Perhaps nothing else in Star Wars history managed to erode the mystery more than the addition of midi-chlorians to Episode I. If you’ve forgotten them, they come into the story when Qui-Gon and Obi-Wan meet young Anakin and test his midi-chlorian count. We come to find out these are a life form that live inside humans symbiotically and, in high enough numbers, allow the person to use the force. Jedi aren’t “gifted,” so to speak, and the phrase “The force is strong with this one” is rendered meaningless; Jedi are infected with a microbe that allows them to do their thing. Goodbye enchantment.
Why go on this long tangent? Because I actually think it illustrates Taylor/Smith’s point. The original trilogy, in all the ways it left questions open and invited imagination, in the way it used effects in a sparing way, was enchanted. It was an open world with questions to explore and a sense of the unknown. The prequels, then, made the mistake of disenchanting the world. The mysteries all had answers. Even the overwhelming presence of CGI has a “secular age” parallel: the overwhelming culture of production and consumption. When every moment is a visual feast, nothing is worth celebrating. It was just too much. Like so many others, I left the theaters with a sense of malaise, wondering, Is that all there is? Is that what we’ve been looking forward to for almost two decades?
And while the whole series is a product of a secular age (the concept of the Force has many parallels in the deistic, “human flourishing” theology Taylor outlines), the gap between the two installments of the series seems to illustrate something lost between a world where the transcendent is possible and mystery hangs in the air and a world where it isn’t—where rational, materialist explanations exist for everything.
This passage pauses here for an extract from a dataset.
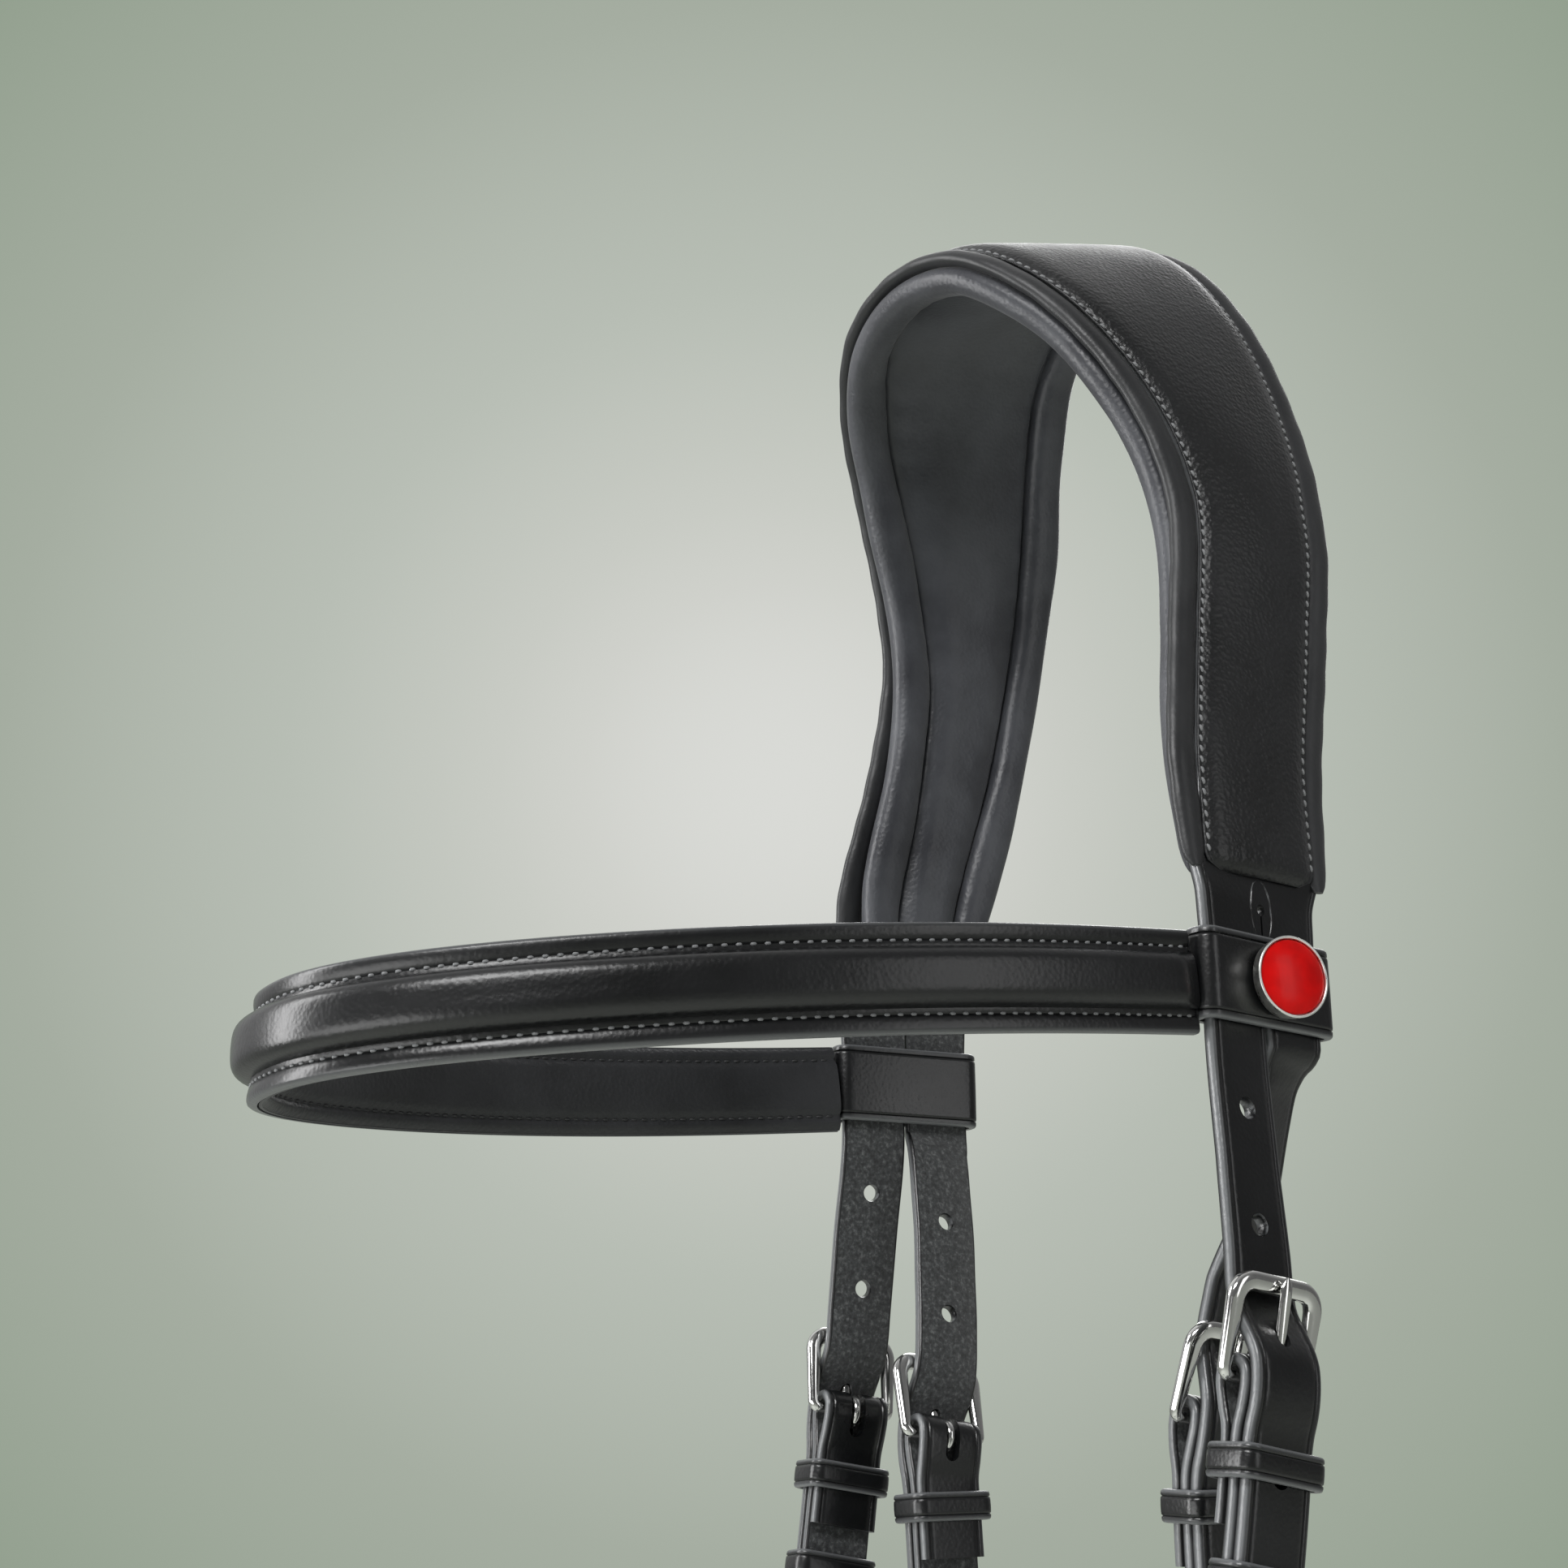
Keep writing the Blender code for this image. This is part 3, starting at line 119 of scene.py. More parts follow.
def finish_material(tree, links, **settings):
    """Ends a material's tree with its shader and output."""
    shader = add(tree, "BsdfPrincipled", links, **settings)
    add(tree, "OutputMaterial", {"Surface": shader.outputs["BSDF"]})


def grey(value):
    return (value, value, value, 1.0)


def leather(name, dark, light, rough, grain, pore, sheen=0.0, coat=0.0):
    """Leather: pores and fine creases in bump, cloudy colour and sheen, and paler edges,
    partly rubbed wear and partly a painted highlight.

    grain is the size of its pores and pore their depth, in metres. Its clouds are about 26 mm across.
    """
    material, tree, place = new_material(name)
    cloud = add(tree, "TexNoise", {"Vector": place}, Scale=38.0, Detail=4.0, Roughness=0.6)
    fine = add(tree, "TexNoise", {"Vector": place}, Scale=0.35 / grain, Detail=6.0, Roughness=0.62)
    cells = add(
        tree, "TexVoronoi", {"Vector": place}, Scale=0.5 / grain, feature="SMOOTH_F1", Smoothness=0.5
    )
    # Each mesh's edge share mixes in a pale grey: part rubbed wear, part painted highlight where cut edges
    # catch the light.
    worn_and_lit_edge = add(tree, "Attribute", attribute_name="wear_and_highlight")
    shades = [(0.32, linear(dark)), (0.72, linear(light))]
    colour = add(tree, "ValToRGB", {"Fac": cloud.outputs["Fac"]}, shades)
    edge_wear_and_highlight = add(tree, "Mix", {0: worn_and_lit_edge.outputs["Fac"], 6: colour.outputs["Color"]}, data_type="RGBA")
    edge_wear_and_highlight.inputs[7].default_value = linear("#6c6e70")
    shades = [(0.3, grey(rough * 0.84)), (0.75, grey(rough * 1.2))]
    gloss = add(tree, "ValToRGB", {"Fac": cloud.outputs["Fac"]}, shades)
    height = add(tree, "Math", {0: fine.outputs["Fac"], 1: cells.outputs["Distance"]}, operation="ADD")
    bump = add(tree, "Bump", {"Height": height.outputs[0]}, Strength=0.85, Distance=pore)
    links = {"Base Color": edge_wear_and_highlight.outputs[2], "Roughness": gloss.outputs[0], "Normal": bump.outputs[0]}
    coating = {"Sheen_Weight": sheen, "Sheen_Roughness": 0.5, "Coat_Weight": coat, "Coat_Roughness": 0.28}
    finish_material(tree, links, **coating)
    return material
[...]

In Smith’s excellent introduction to Taylor’s work, we’re encouraged to notice the elephant in the room: that modernism’s disenchantment of the world hasn’t left it a better place. We’re encouraged not to cede any ground in the debate, to take courage in knowing the exclusive humanist take on the world is just that: a take. A perspective. A constructed world. And given the evidence of a broadly felt spiritual malaise, perhaps it’s worth taking a hammer to a few of the stones at its foundation.
 From his plenary address “The Ends of Our Lives” at The Festival of Faith and Writing, April 12, 2014.